Warrants and Debentures 
Warrants to purchase Supreme Shares and debentures convertible into Supreme Shares, other than those exercised or converted prior to June 22, 2021 (the “Effective Time”), will continue to remain outstanding as securities of Supreme, which, upon exercise or conversion, as applicable, will entitle the holder thereof to receive, in lieu of the number of Supreme Shares to which such holder was theretofore entitled, the consideration payable under the Arrangement that such holder would have been entitled to be issued and receive if, immediately prior to the Effective Time, such holder had been the registered holder of the number of Supreme Shares to which such holder was theretofore entitled. All other terms governing the securities will be the same as the terms that were in effect immediately prior to the Effective Time, and shall be governed by the terms of the applicable indenture or certificate.

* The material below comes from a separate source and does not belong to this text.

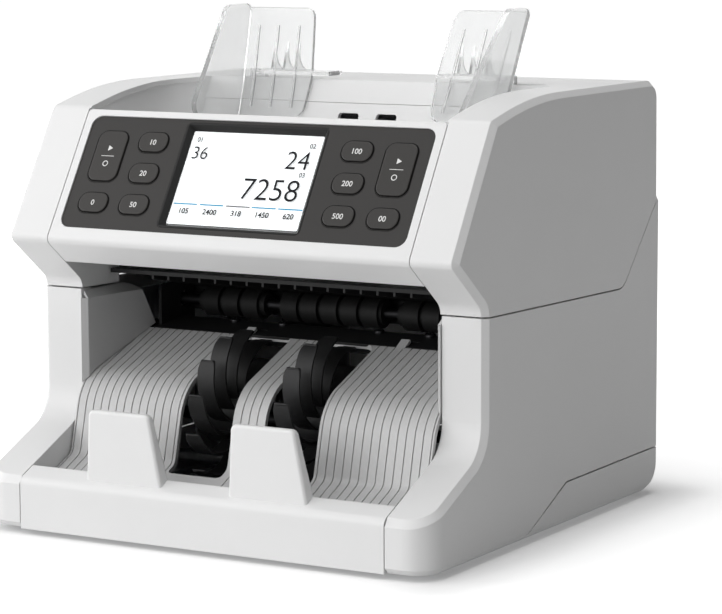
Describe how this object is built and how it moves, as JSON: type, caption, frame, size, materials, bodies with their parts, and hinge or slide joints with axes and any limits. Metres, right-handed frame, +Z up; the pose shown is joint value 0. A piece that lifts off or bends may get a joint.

Prior to the completion of the Arrangement, Supreme had two outstanding classes of warrants to purchase Supreme Shares and one outstanding class of debentures convertible into Supreme Shares listed on the TSX under the trading symbols ‘FIRE.WT’, ‘FIRE.WS’ and ‘FIRE.DB’, respectively (the “Listed Supreme Convertible Securities”). The Listed Supreme Convertible Securities will continue trading on the TSX, but will commence trading under the symbols ‘WEED.WT’, ‘WEED.WT.A’ and ‘WEED.DB’, respectively, expected to take place as of June 24, 2021. Canopy has entered into supplemental indentures in respect of the Listed Supreme Convertible Securities, copies of which will be available on Supreme’s and Canopy’s respective profiles on SEDAR at www.sedar.com.

Advisors and Counsel 
Cassels Brock & Blackwell LLP acted as strategic and legal advisor to Canopy. 

BMO Capital Markets acted as financial advisor to Supreme. Hyperion Capital Inc. provided an independent fairness opinion to the board of directors of Supreme. Borden Ladner Gervais LLP acted as legal counsel to Supreme. Kingsdale Advisors acted as strategic shareholder advisor and proxy solicitation agent to Supreme.